Prison labor makes the United States a competitor for private industry. Workers from Lockhart Texas prison making circuit boards for IBM and Compaq replaced factory employees. Private prisons are the biggest business in the prison industry complex. The two largest are Correctional Corporation of America (CCA) and Wackenhut, controlling 75% of all private prisons. The profits are enormous for these slave labor camps, with the corporations receiving “a guaranteed amount of money for each prisoner, independent of what it costs to maintain each one.” Inmates are under forced behavior rules, which if violated, result in an additional 30 days of forced labor. CCA inmates lost “good behavior time” at a rate of eight times higher then state prisons.
The name of the game is profits. Keep the prisoners working longer, increase sentencing and causes for incarceration.
Corporate stockholders who make money off prisoners work lobby for longer sentences, in order to expand their workforce. The system feeds itself,” says a study by the Progressive Labor Party, which accuses the prison industry of being “an imitation of Nazi Germany with respect to forced slave labor and concentration camps.”
While many Americans are now reading about the slavery rings abroad (and even being used by the Whitehouse), the prison slave labor industry is thriving in America, dating back to the end of the Civil War and has only gotten progressively worse ever since, unless of course, you’re one of the stockholders.
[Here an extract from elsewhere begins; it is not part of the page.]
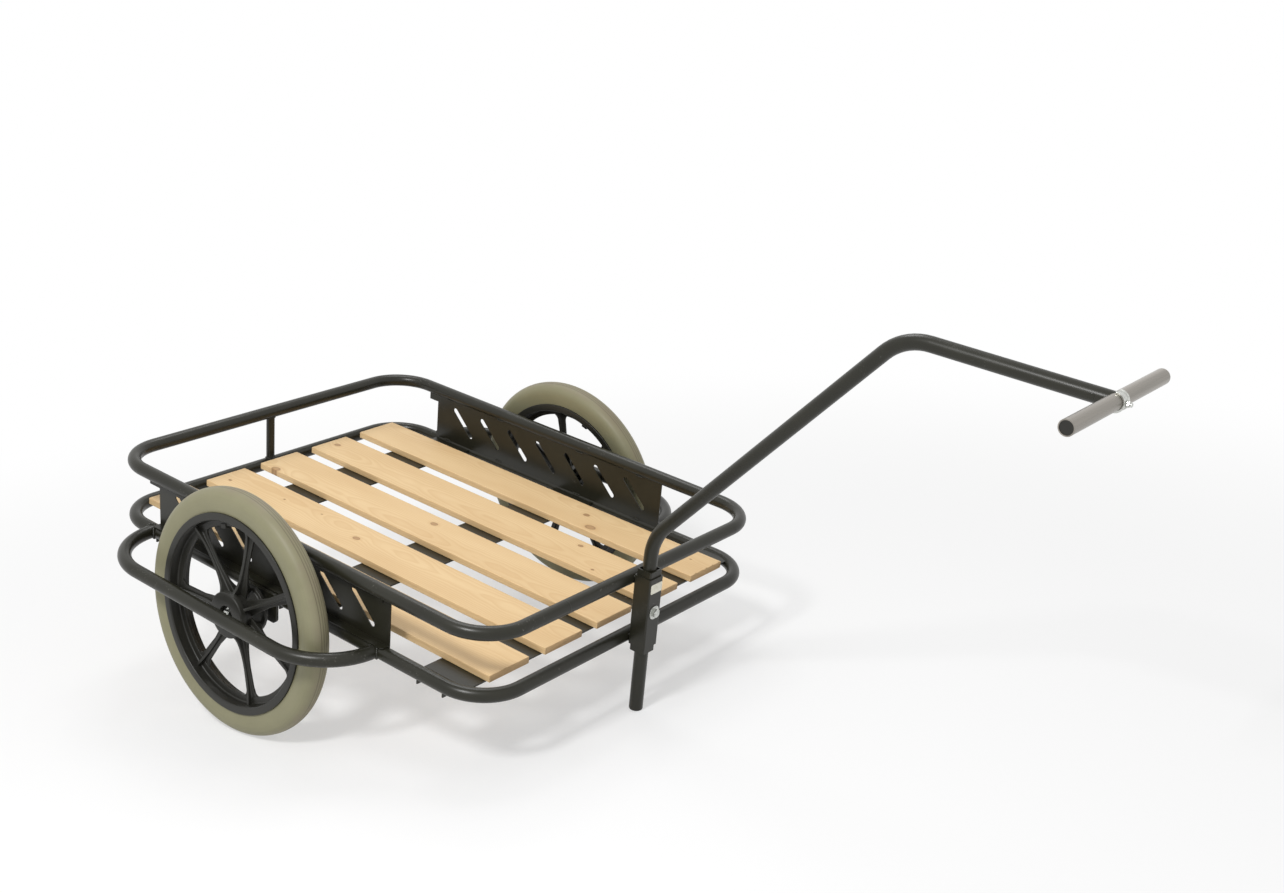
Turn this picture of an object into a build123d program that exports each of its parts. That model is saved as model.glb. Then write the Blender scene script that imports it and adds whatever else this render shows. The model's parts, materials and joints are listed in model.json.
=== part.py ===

Ninety-seven percent of 125,000 federal inmates have been convicted of non-violent crimes. It is believed that more than half of the 623,000 inmates in municipal or county jails are innocent of the crimes they are accused of. Of these, the majority are awaiting trial. Two-thirds of the one million state prisoners have committed non-violent offenses. Sixteen percent of the country???s 2 million prisoners suffer from mental illness.
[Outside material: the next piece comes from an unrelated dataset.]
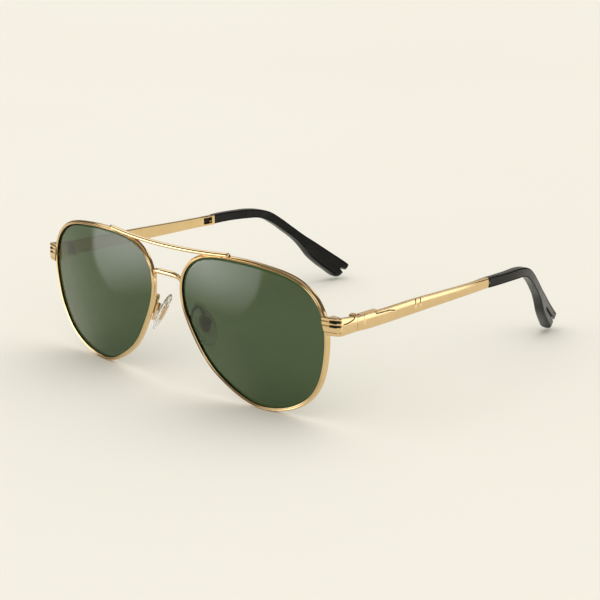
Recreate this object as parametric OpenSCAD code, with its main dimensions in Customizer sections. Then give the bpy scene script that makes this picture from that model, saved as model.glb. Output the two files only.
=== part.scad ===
// Metal aviator sunglasses. X runs across the face, the lenses face -Y and +Z is up.
// "left" is the wearer's left, on the +X side. Millimetres throughout.

/* [Lenses and rims] */
// Distance from the nose line to the middle of a lens
lens_x = 35.2; // [33:0.1:37]
// Height of the middle of a lens
lens_z = 24.7; // [22:0.1:27]
// Outline radii of a lens every 30 degrees, from the temple side up and over to the nose
lens_radii = [27.9, 28.9, 24.3, 22.25, 25.5, 30.3, 25.6, 21.9, 21, 22.7, 24.9, 27.2];
// Steps round a lens
lens_steps = 60; // [36:12:96]
// Radius of the gentle curve the lenses share
base_curve = 250; // [90:10:400]
// How fast the front sweeps back towards the temples
face_form = 0.094; // [0.05:0.001:0.15]
// How far the top of the front leans forward, in degrees
lean = 2.3; // [0:0.1:6]
// Thickness of a lens
lens_t = 1.2; // [1:0.1:1.6]
// Angle at which each rim is split for its closing block
split_angle = 15; // [5:1:25]

/* [Bridge and brow bar] */
// Height of the middle of the bridge bar
bridge_z = 38.3; // [36:0.1:41]
// Height of the bridge section
bridge_h = 2.2; // [1.4:0.1:2.6]
// Depth of the bridge section
bridge_t = 1.7; // [1.2:0.1:2.4]
// Height of the middle of the brow bar
brow_z = 47.4; // [46:0.1:50]
// Half the length of the brow bar
brow_half = 27.8; // [24:0.1:32]
// Radius of the brow bar
brow_r = 0.75; // [0.5:0.05:1]

/* [End pieces and hinges] */
// Outside of the end piece and temple at the hinge
side_x = 69; // [66:0.1:72]
// Wall of an end piece
end_t = 1.2; // [0.9:0.05:1.6]
// Where the end piece stops and the temple starts
seam_y = 15.4; // [13:0.1:18]
// Gap at that seam
seam_gap = 0.3; // [0.2:0.05:0.5]
// Distance of the hinge axis from the nose line
hinge_x = 66.1; // [64:0.1:67]
// Distance of the hinge axis behind the front
hinge_y = 16.4; // [14:0.1:18]
// Outside radius of a hinge knuckle
knuckle_r = 1.25; // [1:0.05:1.4]
// Height of one knuckle
knuckle_h = 1.4; // [1.2:0.1:2]
// Radius of the hinge screw
hinge_screw_r = 0.6; // [0.4:0.05:0.8]
// Radial clearance of a running fit
running = 0.05; // [0.02:0.01:0.1]

/* [Temples] */
// Where the metal of a temple ends and its tip starts
tip_y = 80; // [75:0.5:90]
// Thickness of a temple
temple_t = 1.4; // [1:0.1:2]
// Thickness of a temple tip where it starts
tip_t = 3.0; // [2.4:0.1:3.6]
// How much thicker the tip is at its end
tip_swell = 1.6; // [0:0.1:2.5]

/* [Nose pads] */
// Middle of the left nose pad
pad_at = [10.3, 7.4, 22];
// Length of a nose pad
pad_l = 14.6; // [12:0.1:17]
// Width of a nose pad
pad_w = 6.8; // [6:0.1:9]
// Thickness of a nose pad
pad_t = 2.4; // [1.8:0.1:3]
// Radius of the pad arm wire
arm_r = 0.5; // [0.4:0.05:0.7]

/* [Hidden] */
gold = [0.85, 0.70, 0.42];
steel = [0.75, 0.74, 0.70];
tint = [0.16, 0.24, 0.13, 0.6];
clear = [0.88, 0.88, 0.84, 0.5];
black = [0.09, 0.09, 0.09];
// Moves the whole part so the origin is the middle of its footprint
to_origin = [0, -67.91, -0.37];

// Lens and rim sections as [outwards from the outline, backwards from the front surface]
groove_w = 0.7;
rim_section = [[0, 0.2], [0.12, -0.05], [0.4, -0.28], [0.8, -0.3], [1.15, -0.05], [1.3, 0.35],
               [1.3, 0.95], [1.15, 1.3], [0.75, 1.48], [0.15, 1.4], [0, 1.2], [0.45, groove_w]];
lens_bevel = 0.3;
lens_gap = 0.15;

// End piece: the outside seen from above, its side outline and its three front grooves
end_path = [[63.1, 5.9], [65.6, 6.5], [67.6, 7.1], [68.5, 7.65], [68.95, 8.5], [side_x, 9.6],
            [side_x, seam_y - seam_gap / 2]];
end_side = [[4, 29.6], [9, 29.45], [16, 29.5], [16, 34], [9, 34.95], [4, 35.1]];
groove_z = [33.7, 32.1, 30.5];
groove_h = 0.45;
groove_depth = 0.3;
arc_line = [[9.7, 32.95], [11, 32.95], [12.4, 33.2], [13.8, 33.6], [14.7, 34.5]];

// Closing block of a rim
lock_x = [63.9, 66.4];
lock_y = [7.3, 10.3];
lock_z = [29.7, 34.6];
lock_split = 32.2;
lock_clear = 1;
lock_screw_at = [65.2, 9.3];
lock_screw_r = 0.5;

// Hinge, from the bottom knuckle up
hinge_z = 29.6;
knuckle_step = knuckle_h + 0.1;
leaf_x = [66.6, 67.85];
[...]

I think slavery is already evident in this country and has always been with us. A great many laws are on the books supporting victimless crimes, which only serve to create more slaves, in service and profit to the State and these privately run corporations.
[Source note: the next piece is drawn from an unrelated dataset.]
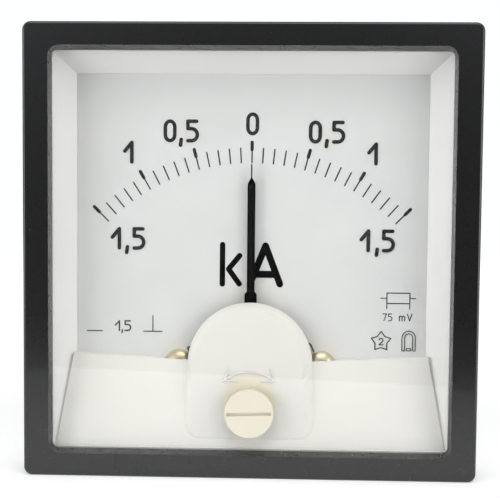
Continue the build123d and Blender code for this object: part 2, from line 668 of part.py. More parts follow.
# ---------------------------------------------------------------- moving coil and pointer
coil_plane = Plane(origin=(0, COIL_Y, AXIS_Z - WINDING_W / 2), x_dir=(1, 0, 0), z_dir=(0, 0, 1))
former_plane = Plane(origin=(0, COIL_Y, AXIS_Z - FORMER_W / 2), x_dir=(1, 0, 0), z_dir=(0, 0, 1))
former_outside = [size + 2 * FORMER_T for size in COIL_INSIDE]
winding_outside = [size + 2 * WINDING_T for size in former_outside]

with BuildPart() as coil_former:
    with BuildSketch(former_plane):
        RectangleRounded(*former_outside, 0.6)
        RectangleRounded(*COIL_INSIDE, 0.4, mode=Mode.SUBTRACT)
    extrude(amount=FORMER_W)
coil_former.part.label = "coil_former"
export_step(coil_former.part, "parts/coil_former.step")

with BuildPart() as coil_winding:
    with BuildSketch(coil_plane):
        RectangleRounded(*winding_outside, 1.4)
        RectangleRounded(*former_outside, 0.6, mode=Mode.SUBTRACT)
    extrude(amount=WINDING_W)
coil_winding.part.label = "coil_winding"
export_step(coil_winding.part, "parts/coil_winding.step")


def staff(name, place, shaft, pivot):
    """A staff glued to the coil's end: foot disc, shaft and the pivot that runs in a jewel."""
    with BuildPart() as piece:
        with BuildSketch(place):
            Circle(STAFF_FOOT[0])
        extrude(amount=STAFF_FOOT[1])
        with BuildSketch(place):
            Circle(STAFF_R)
        extrude(amount=shaft)
        with BuildSketch(place):
            Circle(PIVOT_R)
        extrude(amount=shaft + pivot)
        fillet(piece.edges().filter_by(GeomType.CIRCLE).sort_by(SortBy.RADIUS)[0:1], PIVOT_TIP)
    piece.part.label = name
    export_step(piece.part, f"parts/{name}.step")


staff("front_staff", looking_front(0, COIL_FRONT_Y, AXIS_Z), COIL_FRONT_Y - 2.55, 0.62)
staff("rear_staff", looking_back(0, COIL_REAR_Y, AXIS_Z), 20.25 - COIL_REAR_Y, 0.65)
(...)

My interpretation of this is that a person could be enslaved for a period of time, or permanently, if convicted of a crime.
You don’t have to be convicted any longer to be incarcerated indefinitely. The Patriot Act saw to that. And convicted criminals are already being forced into slavery. The existing prison system takes advantage of the rather large labor pool and forces the prisoners to work. Payment is either a pittance or free, as I understand it. Would Peak Oil change that? If anything, it would worsen the situation. Consider that prisoners use less resources then the allegedly free man or woman and they’re not driving SUV’s, plus the added benefit of working for next to nothing.
What we are seeing is more “crimes” are being added to the books to create more victims by the State – and more fines, restitution and prisoners – creating a larger and larger slave labor pool. We have more prisoners in the United States then Russia and China – combined, with a fraction of the population.
Are we more criminally minded? It’s the wrong question to ask.
Is our government more criminally minded? Since they get to write and enforce the “rules” – and since it serves to their benefit – it’s not hard to see where this is going.